The Only Story(47)
‘She’s an alcoholic.’
The woman turns away in distaste. You know exactly what she is thinking. Why give a good hospital bed to a drinker? Furthermore, a female drinker? One thing you have discovered is that male alcoholics are allowed to be amusing, even poignant. Young drinkers of either sex, when out of control, are indulged. But female alcoholics, old enough to know better, old enough to be mothers, even grandmothers – these are the lowest of the low.
The next day she is awake again and refusing to look at you. So you just sit there for a while. You glance at the tray in front of her. This time, her nocturnal ward-rambling has netted only two pairs of other patients’ glasses, plus a tabloid newspaper she would never have in the house.
‘I do think,’ she announces finally, ‘that you will be remembered as one of the greatest criminals in the history of the world.’
You are tempted to agree. Why not?
They do not threaten to section her – that little Hitler is off practising his black arts on other, less disruptive patients. But they tell you that they cannot treat her further, that the rest may have done her some good, that this is not the appropriate place for her and they need to free up the bed. You see their point of view entirely, but ask yourself: Then what is the appropriate place for her? Which stands in for a wider question: What is her place in the world?
As the two of you leave, the woman in the next bed pointedly ignores you both.
It has taken some years for you to realize how much, beneath her laughing irreverence, there lies panic and pandemonium. Which is why she needs you there, fixed and steadfast. You have assumed this role willingly, lovingly. It makes you feel grown-up to be a guarantor. It has meant, of course, that for most of your twenties you were obliged to forgo what others of your generation routinely enjoyed: the mad fucking around, the hippie travelling, the drugs, the going off the rails, even the stonking idleness. You were also obliged to forgo the drinking; but then, you were hardly living with a good advertisement for the stuff. You didn’t hold any of this against her (except perhaps the lack of drinking); nor did you treat it as some unfair burden you were assuming. It was just the given of your relationship. And it has made you age, or mature, if not by the route normally taken.
But as things begin to fray between you, and all your attempts to rescue her fail, you acknowledge something you haven’t exactly been hiding from, just didn’t have time to notice: that the particular dynamic of your relationship is triggering your own version of panic and pandemonium. While you probably strike your friends at law college as affable and sane, if a little withheld, what roils beneath your own surface is a mixture of groundless optimism and searing anxiety. Your inner moods ebb and flow in response to hers: except that her cheerfulness, even when misplaced, strikes you as authentic, your own as conditional. How long will this present little stretch of happiness last, you are continually asking yourself. A month, a week, another twenty minutes? You can’t, of course, tell, because it doesn’t depend on you. And however calming your presence is on her, the trick doesn’t work the other way round.

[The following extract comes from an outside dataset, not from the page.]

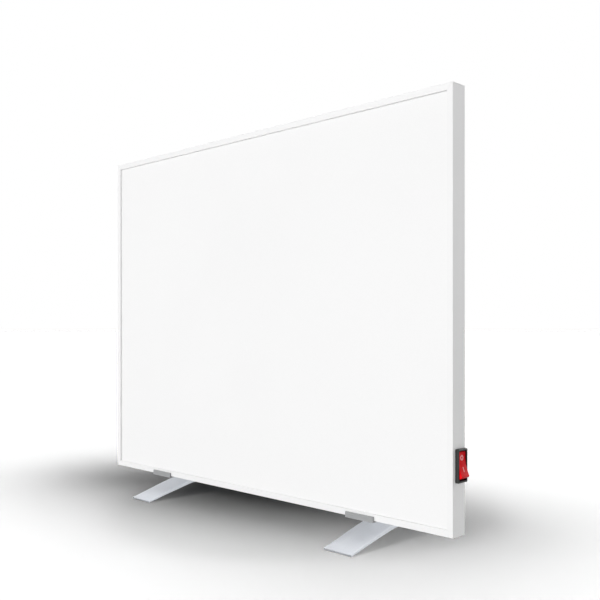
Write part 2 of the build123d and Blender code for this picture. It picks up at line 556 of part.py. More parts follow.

You never think of her as a child, not even in her most selfish delinquencies. But when you watch an anxious parent tracking its offspring – the alarm at each bandy-legged footstep, the fear of each ‘trippy’ moment, the wider fear of the child simply wandering off and getting lost – you know that you have been there yourself. Not to mention the child’s sudden switches of mood, from blissful exaltation and absolute trust to rage and tears and a sense of abandonment. This too is familiar. Except that this wild, shifting weather of the soul is now passing through the brain and body of a mature woman.
It is this, finally, which breaks you, and tells you to move out. Not far, just a dozen streets, into a cheap one-room flat. She urges you to go, for reasons good and bad: because she senses that she must let you go a little if she is to keep you; and because she wants you out of the house so that she can drink whenever the mood takes her. But in fact, little changes: you are still living just as closely. She doesn’t want you to remove a single book from your study, or any knick-knack you have bought together, or any clothes from your wardrobe: such actions will throw her into a fit of grieving. Sometimes you sneak back into the house to remove a book, shuffling others along the shelf to cover the theft; occasionally, you stuff in a couple of cheap paperbacks from Oxfam to disguise the betrayal.
And so you live an oscillating life. You continue to have breakfast with her, and also supper – which you mostly cook; you go on expeditions together; and you get reports from Eric on her drinking. Eric, being merely fond and concerned, rather than in love with her, is a more reliable witness than you ever were yourself. Susan continues to do your laundry, and some of your best shirts come back lovingly scorched. Drunken ironing: that is one of the lesser, but still painful, things life has surprised you with.
Then, almost without your noticing it, what is close to the final stage kicks in. You may still desperately want to save her, but at some level of instinct or pride or self-protection, her devotion to drink now strikes you more sharply, and more personally: as a rejection of you, of your help, of your love. And since few can bear to have their love rejected, resentment builds, then curdles into aggression, and you find yourself saying – not aloud, of course, because you find it hard to be overtly cruel, especially to her – ‘Go on, then, destroy yourself, if that’s what you want.’ And you are shocked to discover yourself thinking this.